In [1]:
import numpy as np, sys
print("numpy:", np.__version__)
print("numpy file:", np.__file__)
print("python:", sys.executable)

numpy: 1.26.4
numpy file: /usr/local/share/pynq-venv/lib/python3.10/site-packages/numpy/__init__.py
python: /usr/local/share/pynq-venv/bin/python3


In [2]:
from pynq import Overlay

overlay = Overlay('/root/jupyter_notebooks/aru_sample_wrapper.bit')

In [3]:
help(overlay)

Help on Overlay in module pynq.overlay:

<pynq.overlay.Overlay object>
    Default documentation for overlay /root/jupyter_notebooks/aru_sample_wrapper.bit. The following
    attributes are available on this overlay:
    
    IP Blocks
    ----------
    activation_accelerat_0 : pynq.overlay.DefaultIP
    zynq_ultra_ps_e_0    : pynq.overlay.DefaultIP
    
    Hierarchies
    -----------
    None
    
    Interrupts
    ----------
    None
    
    GPIO Outputs
    ------------
    None
    
    Memories
    ------------
    PSDDR                : Memory



In [4]:
acc_ip = overlay.activation_accelerat_0 
help(acc_ip)

Help on DefaultIP in module pynq.overlay object:

class DefaultIP(builtins.object)
 |  DefaultIP(description)
 |  
 |  Driver for an IP without a more specific driver
 |  
 |  This driver wraps an MMIO device and provides a base class
 |  for more specific drivers written later.

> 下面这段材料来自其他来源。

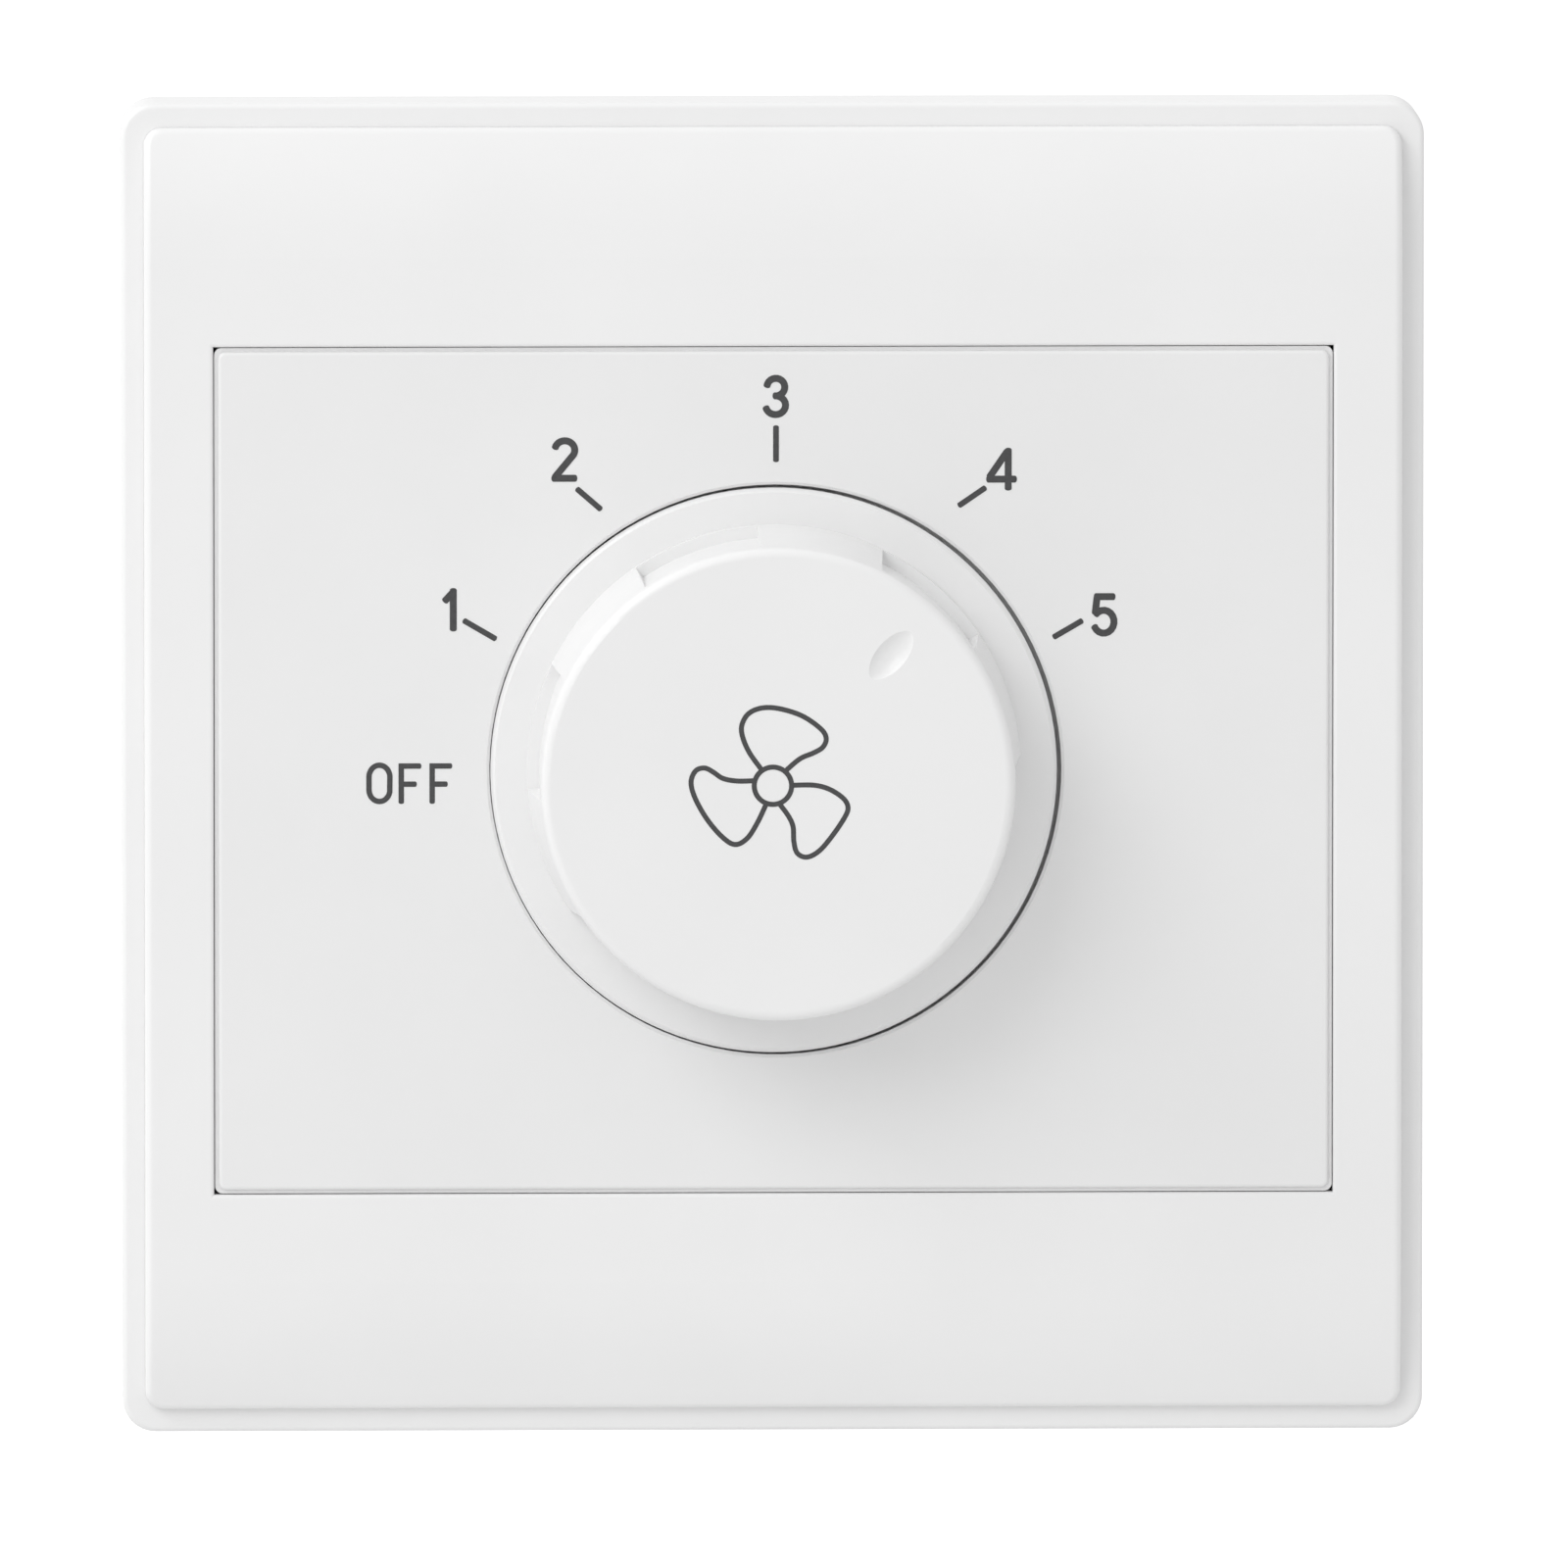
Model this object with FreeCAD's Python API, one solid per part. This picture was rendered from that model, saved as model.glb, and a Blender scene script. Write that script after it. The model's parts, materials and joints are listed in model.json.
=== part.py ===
# Wall-mounted fan speed control: a knob with OFF and five speeds, a rotary switch and a tapped choke
import FreeCAD, Part
import math
import os

# The wall is the plane y = 0 and the front faces -Y, with +X to the right as seen from the front and +Z up.
# The origin is halfway between the two wall-screw slots. All sizes are millimetres and degrees.
# Angles round the knob run anticlockwise from +X as seen from the front.

# Mounting frame and front cover
plate_width = 86.0
plate_height = 88.0
plate_thickness = 9.0
plate_corner_radius = 2.2
rim_height = 6.8
rim_wall = 1.35
rim_edge_radius = 0.35
back_rim_width = 2.5
web_recess = 1.4
web_thickness = 2.0
cover_joint = 0.15
cover_seat = 0.7
cover_seat_gap = 0.03
cover_fit = 0.1
cover_wall = 1.5
cover_corner_radius = 1.2
cover_inner_radius = 0.6
cover_edge_radius = 0.5
cover_crown_drop = 1.4
cover_crown_width = 8.5
face_thickness = 1.8
side_border = 4.55
window_height = 56.1
window_return_wall = 1.2
window_return_depth = 1.6

# Wall-screw slots
screw_spacing = 60.3
screw_slot_length = 6.8
screw_slot_width = 4.4
screw_pad_margin = 1.6
screw_pad_to_housing = 0.65

# Dial panel
panel_joint = 0.3
panel_step_depth = 0.35
panel_step_fit = 0.06
panel_corner_radius = 0.5
panel_edge_radius = 0.25
panel_leg_inset = 0.5
panel_leg_wall = 1.2
well_gap = 0.18
well_right = 0.12
well_up = 0.03
well_chamfer = 0.2
well_wall = 1.2
well_floor_thickness = 1.1

# Snap hooks of the cover and of the panel
hook_width = 7.0
hook_thickness = 1.2
hook_barb = 0.6
hook_play = 0.15
hook_wall_gap = 0.3
cover_hook_offset = 22.0
panel_hook_offset = 15.0

# Knob
knob_skirt_radius = 18.7
knob_skirt_thickness = 1.6
knob_skirt_proud = 0.1
knob_skirt_lift = 0.4
knob_skirt_chamfer = 0.3
knob_height = 11.0
knob_base_radius = 16.3
knob_base_band = 0.9
knob_top_radius = 15.55
knob_bevel_radius = 0.6
knob_wall = 1.7
knob_rib_width = 1.0
knob_boss_radius = 4.75
grip_count = 6
grip_depth = 0.8
grip_rim_band = 0.6
pointer_angle = 49.0
pointer_radius = 11.3
pointer_length = 3.6
pointer_width = 1.95
pointer_depth = 0.5
knob_clip_thickness = 0.35
knob_clip_bow = 0.15
knob_clip_length = 8.0
knob_clip_width = 4.1

# Positions of the control: OFF at off_angle, then one speed each index_step down to the fastest
off_angle = 180.0
index_step = 30.0
speed_count = 5

# Shaft, bushing and their fixings
shaft_radius = 3.0
shaft_clearance = 0.05
shaft_flat_distance = 1.5
shaft_chamfer = 0.3
shaft_key_width = 4.6
key_clearance = 0.03
bushing_radius = 4.5
bushing_spare = 0.9
bushing_chamfer = 0.5
washer_radius = 7.2
washer_thickness = 0.5
nut_across_flats = 12.0
nut_thickness = 2.0
circlip_radius = 4.4
circlip_thickness = 0.5
circlip_groove_depth = 0.6
circlip_mouth = 3.8
circlip_play = 0.1
thread_clearance = 0.05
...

It also provides
 |  access to GPIO outputs and interrupts inputs via attributes. More specific
 |  drivers should inherit from `DefaultIP` and include a
 |  `bindto` entry containing all of the IP that the driver
 |  should bind to. Subclasses meeting these requirements will
 |  automatically be registered.
 |  
 |  Attributes
 |  ----------
 |  mmio : pynq.MMIO
 |      Underlying MMIO driver for the device
 |  _interrupts : dict
 |      Subset of the PL.interrupt_pins related to this IP
 |  _gpio : dict
 |      Subset of the PL.gpio_dict related to this IP
 |  
 |  Methods defined here:
 |  
 |  __init__(self, description)
 |      Initialize self.  See help(type(self)) for accurate signature.
 |  
 |  read(se

In [13]:
from pynq import allocate
import numpy as np
import time, os

# ====== 1) 准备数据 ======
in0_path = "/root/jupyter_notebooks/test_data/in0_bf16.bin"
in1_path = "/root/jupyter_notebooks/test_data/in1_bf16.bin"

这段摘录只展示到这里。